Dal 16 gennaio arriva nei cinema italiani “Oh, Canada! – I Tradimenti”, il nuovo film di Paul Schrader che segna il ricongiungimento tra il regista e Richard Gere, dopo oltre quarant’anni dalla loro iconica collaborazione in “American Gigolò”. Questo lungometraggio, presentato al Festival di Cannes, si ispira al romanzo “Foregone” di Russell Banks, intrecciando tematiche universali come l’amore, la menzogna e l’identità.
La trama di “Oh, Canada! – I Tradimenti”: il passato che ritorna
Il protagonista Leonard Fife, interpretato da Richard Gere, è un documentarista celebre per il suo approccio autentico al cinéma vérité, capace di rivelare la realtà più cruda attraverso i suoi film. Tuttavia, il suo lavoro impeccabile cela una vita segnata da segreti e compromessi. Rifugiatosi in Canada da giovane per sfuggire alla chiamata alle armi durante la guerra del Vietnam, Fife ha trascorso decenni costruendo una nuova identità e nascondendo un passato scomodo.
Ora, in fin di vita a causa di una malattia terminale, decide di confessare tutto, affidandosi a un’ultima intervista registrata da un gruppo di registi, tra cui i suoi ex studenti Malcolm (Michael Imperioli) e Diana (Victoria Hill). Accanto a lui, la moglie Emma (Uma Thurman), compagna di una vita e silente custode delle sue omissioni.
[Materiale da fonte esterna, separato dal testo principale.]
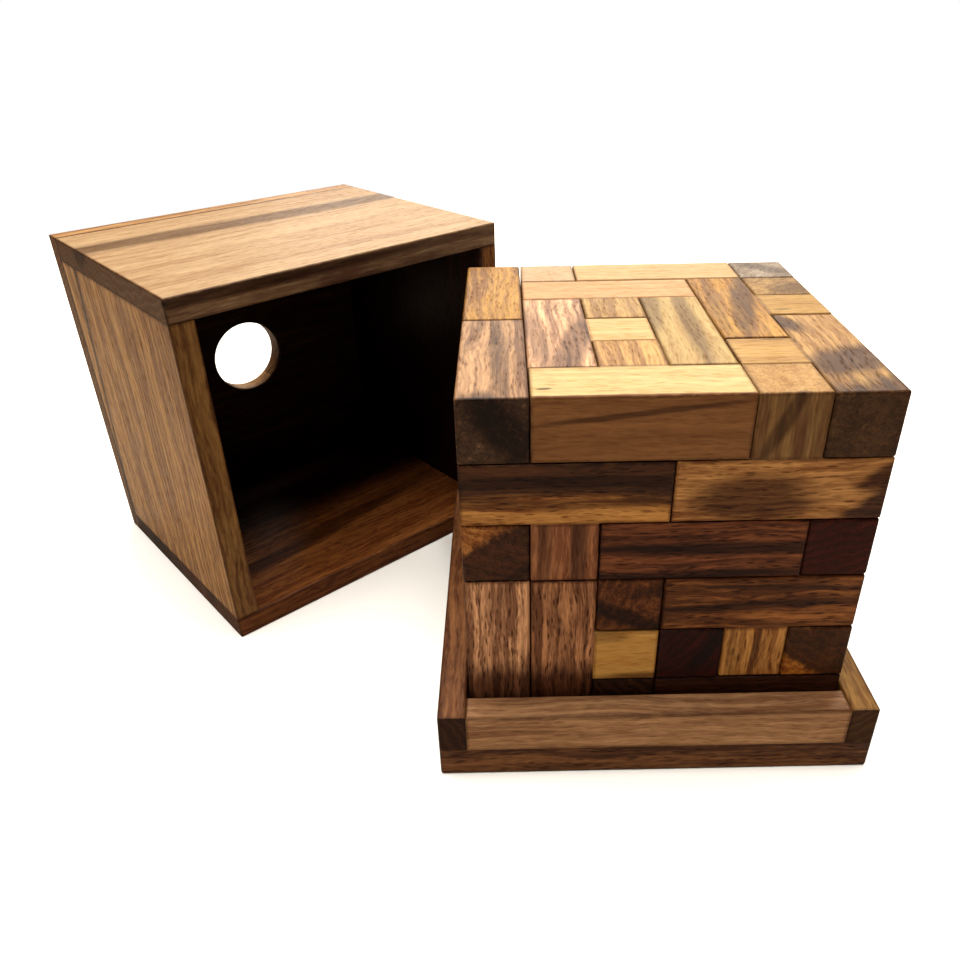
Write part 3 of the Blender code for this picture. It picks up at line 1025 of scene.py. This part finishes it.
@dataclass
class PackedCube:
    """The fifty-four T pieces, each shown as its bar and its block."""

    form: TeeForm = field(default_factory=TeeForm)
    play: float = 0.00010
    tilt: float = math.radians(0.07)
    seed: int = 5
    with_heart: float = 0.30
    with_streak: float = 0.45

    def build(self, shop: WoodShop) -> int:
        """Model, place and dress every T.

        Args:
            shop: gives the materials.

        Returns:
            The number of pieces made.
        """
        dice = random.Random(self.seed)
        bars = [self.form.bar(ease) for ease in self.form.eases]
        blocks = [self.form.block(ease) for ease in self.form.eases]
        to_side = Matrix.Translation((0, UNIT - PIECE_GAP / 2 - self.form.glue_line / 2, 0))
        to_block = to_side @ Matrix.Rotation(math.pi / 2, 4, "Z")
        made = 0
        for name in sorted(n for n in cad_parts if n.startswith("tee_")):
            cells = find_cells(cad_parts[name])
            bar_timber, block_timber = self._timbers(cells, dice)
            shift = Matrix.Translation([dice.uniform(-self.play, self.play) for _ in range(3)])
            lean = Matrix.Rotation(dice.uniform(-self.tilt, self.tilt), 4, dice.choice("XYZ"))
            place = self._frame(cells, shift, lean)
            which = dice.randrange(len(bars))
            turn = Matrix.Rotation(dice.choice((0, math.pi)), 4, "Y")
            bar = copy_piece(bars[which], f"{name}_bar")
            Stick(bar, bar_timber, place @ turn).dress(shop, dice)
            block = copy_piece(blocks[which], f"{name}_block")
            Stick(block, block_timber, place @ to_block).dress(shop, dice)
            for piece in (bar, block):
                join_frame(piece, name, name)
                made += 1
            logger.info("%s: bar %s, block %s", name, bar_timber.tone.value, block_timber.tone.value)
        for master in bars + blocks:
            bpy.data.objects.remove(master, do_unlink=True)
        return made

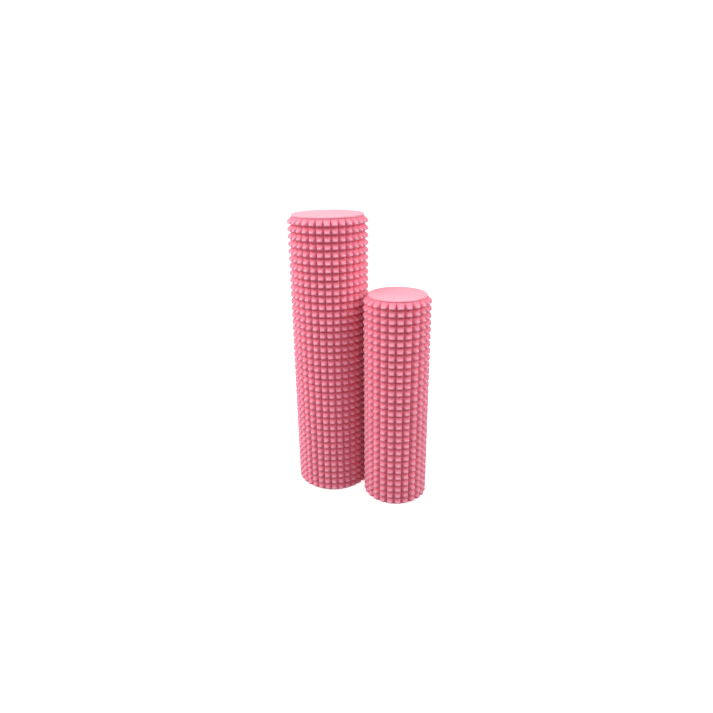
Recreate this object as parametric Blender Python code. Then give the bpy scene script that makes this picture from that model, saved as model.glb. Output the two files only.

Attraverso i racconti di Fife, il pubblico viene trasportato negli anni ’60, quando le sue scelte giovanili lo condussero lontano dagli Stati Uniti e dai suoi ideali.
Un cast e una regia straordinari
Richard Gere offre una delle interpretazioni più intense della sua carriera, dando vita a un personaggio vulnerabile e tormentato. Accanto a lui, Uma Thurman aggiunge profondità emotiva al dramma, mentre Jacob Elordi, nei panni del giovane Fife, incarna la forza e la fragilità di un uomo costretto a reinventarsi. La regia di Schrader esplora il tema della redenzione, mostrando come il peso delle menzogne possa plasmare un’intera esistenza.
L’eredità di Schrader e il valore del film
“Oh, Canada! – I Tradimenti” si distingue per il suo tono intimo e riflessivo, in contrasto con la brutalità dei precedenti lavori di Schrader. Il film non parla solo di colpe e fughe, ma anche della possibilità di riconciliarsi con se stessi, esplorando la linea sottile tra verità e menzogna. Pur mantenendo una fedeltà quasi reverenziale al romanzo di Banks, Schrader aggiunge il suo tocco unico, trasformando il film in un viaggio emotivo e universale.